From the listing that follows, extract every line and set it down unaltered.

* _Data records_
* * *

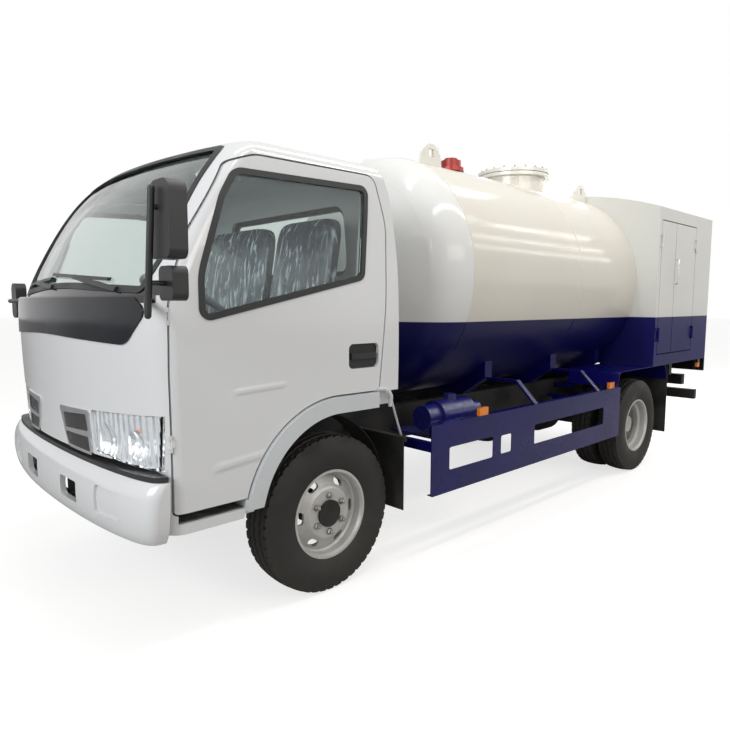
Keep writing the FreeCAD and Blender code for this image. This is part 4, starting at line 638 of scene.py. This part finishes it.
def make_nuts(node, body, centre_x, side):
    """Nuts where rays along the axle from outside meet the disc."""
    nuts = []
    for index in range(nut_count):
        angle = 2 * math.pi * (index + 0.5) / nut_count
        start = (centre_x + nut_ring_radius * math.cos(angle), side * outside_y,
                 axle_z + nut_ring_radius * math.sin(angle))
        place = surface_hit(node, start, (0, -side, 0))
        if place is not None and abs(place[1]) > disc_inner_y:
            nuts.append(lathe(nut_outline, 6, place, (0, side, 0)))
    if nuts:
        new_piece("nuts_" + body, *merged(nuts), nut_zinc, body, 30)


for side, name in ((1, "left"), (-1, "right")):
    make_nuts("rim_front_" + name, "wheel_front_" + name, front_axle_x, side)
    make_nuts("rims_rear_" + name, "wheels_rear_" + name, rear_axle_x, side)

# Seat cushions
# Foam cushions and backrests under dark cloth, still in their clear factory
# wrap, whose film is puckered, with its white streaks of reflection painted on.
seat_wrap = make_finish("wrapped_seat_cloth", (0.05, 0.055, 0.075), (0.09, 0.095, 0.12), 0.08, 0.30,
                        patch=11, grain=38, relief=0.010, coat=0.8)
film_stretch = (16.0, 19.0, 3.0)
film_depth = 0.02
tree = seat_wrap.node_tree
place = add_node(tree, "TexCoord").outputs["Object"]
spread = add_node(tree, "VectorMath", (0, place), (1, film_stretch), operation="MULTIPLY")
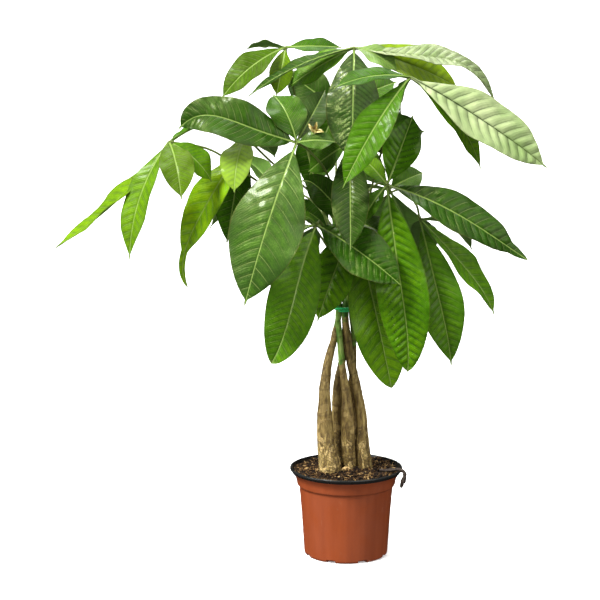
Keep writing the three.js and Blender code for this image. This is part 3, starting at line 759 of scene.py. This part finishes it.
leafPaint = {
    "leaf_green": leafMaterial("leaf_green_skin", 0.42),
    "leaf_young": leafMaterial("leaf_young_skin", 0.2),
}
for number, (name, leaf) in enumerate(leafTable.items()):
    slot = "leaf_young" if name in youngLeaves else "leaf_green"
    surfaces = leafSurfaces(leaf, 100 * number)
    makePiece("foliage_" + name, surfaces, leafPaint[slot], ["leaf_" + name], 50)
print("leaves made")


# A young bud beside the front left leaf's hub: a short green stalk and three folded leaflets.

budTable = {
    "stalk": [(-56, -59, 483), (-49, -57, 485), (-42, -60, 489), (-38, -62, 494)],
    "blades": [
        newBlade((-6, -2, 10), 4, 2, (-90, 10), 0.5, veins=4),
        newBlade((3, -3, 12), 4, 2, (-80, 30), 0.5, veins=4),
        newBlade((11, -2, 1), 5, 3, (-95, 40), 0.5, veins=4),
    ],
    "golds": [(0.38, (0.150, 0.090, 0.020)), (0.5, (0.420, 0.340, 0.070)), (0.62, (0.720, 0.640, 0.300))],
    "stalkTint": (0.150, 0.250, 0.050),
}

material, tree, shader = newMaterial("bud_skin", {"Roughness": 0.4, "Specular IOR Level": 0.3})
gold = colourRamp(tree, grainOf(tree, 4, 3), budTable["golds"])
gold = blended(tree, mark(tree, "stalk"), gold, budTable["stalkTint"])
feed(tree, shader.inputs["Base Color"], gold)
makePiece("young_bud", leafSurfaces(budTable, 90), material, sharpFrom=50)
print("bud made")


# Stems: x, y, z and radius from the foot in the soil to the top of the green shoot. green is the share
# at which the trunk ends, and barkPast how far the bark's colour runs on up the shoot.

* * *

* _Correct result_
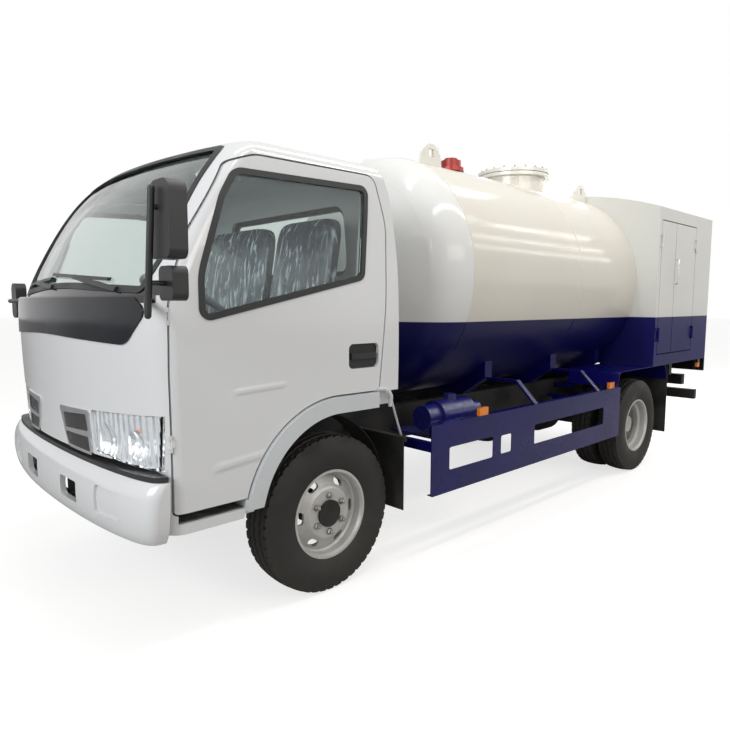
Keep writing the FreeCAD and Blender code for this image. This is part 4, starting at line 638 of scene.py. This part finishes it.
def make_nuts(node, body, centre_x, side):
    """Nuts where rays along the axle from outside meet the disc."""
    nuts = []
    for index in range(nut_count):
        angle = 2 * math.pi * (index + 0.5) / nut_count
        start = (centre_x + nut_ring_radius * math.cos(angle), side * outside_y,
                 axle_z + nut_ring_radius * math.sin(angle))
        place = surface_hit(node, start, (0, -side, 0))
        if place is not None and abs(place[1]) > disc_inner_y:
            nuts.append(lathe(nut_outline, 6, place, (0, side, 0)))
    if nuts:
        new_piece("nuts_" + body, *merged(nuts), nut_zinc, body, 30)


for side, name in ((1, "left"), (-1, "right")):
    make_nuts("rim_front_" + name, "wheel_front_" + name, front_axle_x, side)
    make_nuts("rims_rear_" + name, "wheels_rear_" + name, rear_axle_x, side)

# Seat cushions
# Foam cushions and backrests under dark cloth, still in their clear factory
# wrap, whose film is puckered, with its white streaks of reflection painted on.
seat_wrap = make_finish("wrapped_seat_cloth", (0.05, 0.055, 0.075), (0.09, 0.095, 0.12), 0.08, 0.30,
                        patch=11, grain=38, relief=0.010, coat=0.8)
film_stretch = (16.0, 19.0, 3.0)
film_depth = 0.02
tree = seat_wrap.node_tree
place = add_node(tree, "TexCoord").outputs["Object"]
spread = add_node(tree, "VectorMath", (0, place), (1, film_stretch), operation="MULTIPLY")
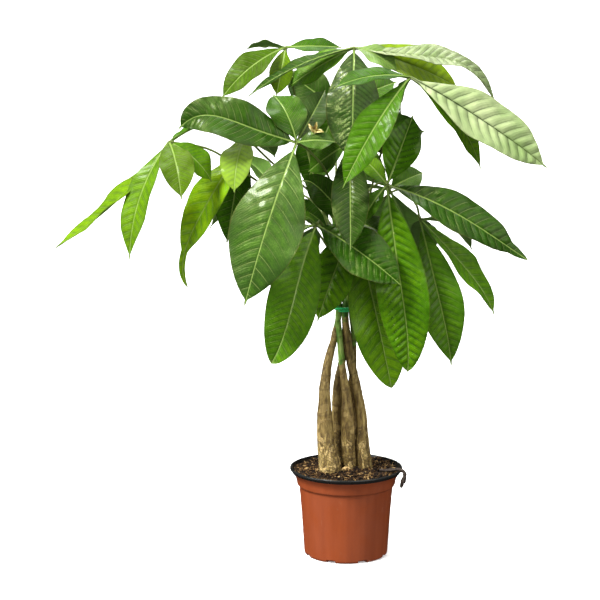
Keep writing the three.js and Blender code for this image. This is part 3, starting at line 759 of scene.py. This part finishes it.
leafPaint = {
    "leaf_green": leafMaterial("leaf_green_skin", 0.42),
    "leaf_young": leafMaterial("leaf_young_skin", 0.2),
}
for number, (name, leaf) in enumerate(leafTable.items()):
    slot = "leaf_young" if name in youngLeaves else "leaf_green"
    surfaces = leafSurfaces(leaf, 100 * number)
    makePiece("foliage_" + name, surfaces, leafPaint[slot], ["leaf_" + name], 50)
print("leaves made")


# A young bud beside the front left leaf's hub: a short green stalk and three folded leaflets.

budTable = {
    "stalk": [(-56, -59, 483), (-49, -57, 485), (-42, -60, 489), (-38, -62, 494)],
    "blades": [
        newBlade((-6, -2, 10), 4, 2, (-90, 10), 0.5, veins=4),
        newBlade((3, -3, 12), 4, 2, (-80, 30), 0.5, veins=4),
        newBlade((11, -2, 1), 5, 3, (-95, 40), 0.5, veins=4),
    ],
    "golds": [(0.38, (0.150, 0.090, 0.020)), (0.5, (0.420, 0.340, 0.070)), (0.62, (0.720, 0.640, 0.300))],
    "stalkTint": (0.150, 0.250, 0.050),
}

material, tree, shader = newMaterial("bud_skin", {"Roughness": 0.4, "Specular IOR Level": 0.3})
gold = colourRamp(tree, grainOf(tree, 4, 3), budTable["golds"])
gold = blended(tree, mark(tree, "stalk"), gold, budTable["stalkTint"])
feed(tree, shader.inputs["Base Color"], gold)
makePiece("young_bud", leafSurfaces(budTable, 90), material, sharpFrom=50)
print("bud made")


# Stems: x, y, z and radius from the foot in the soil to the top of the green shoot. green is the share
# at which the trunk ends, and barkPast how far the bark's colour runs on up the shoot.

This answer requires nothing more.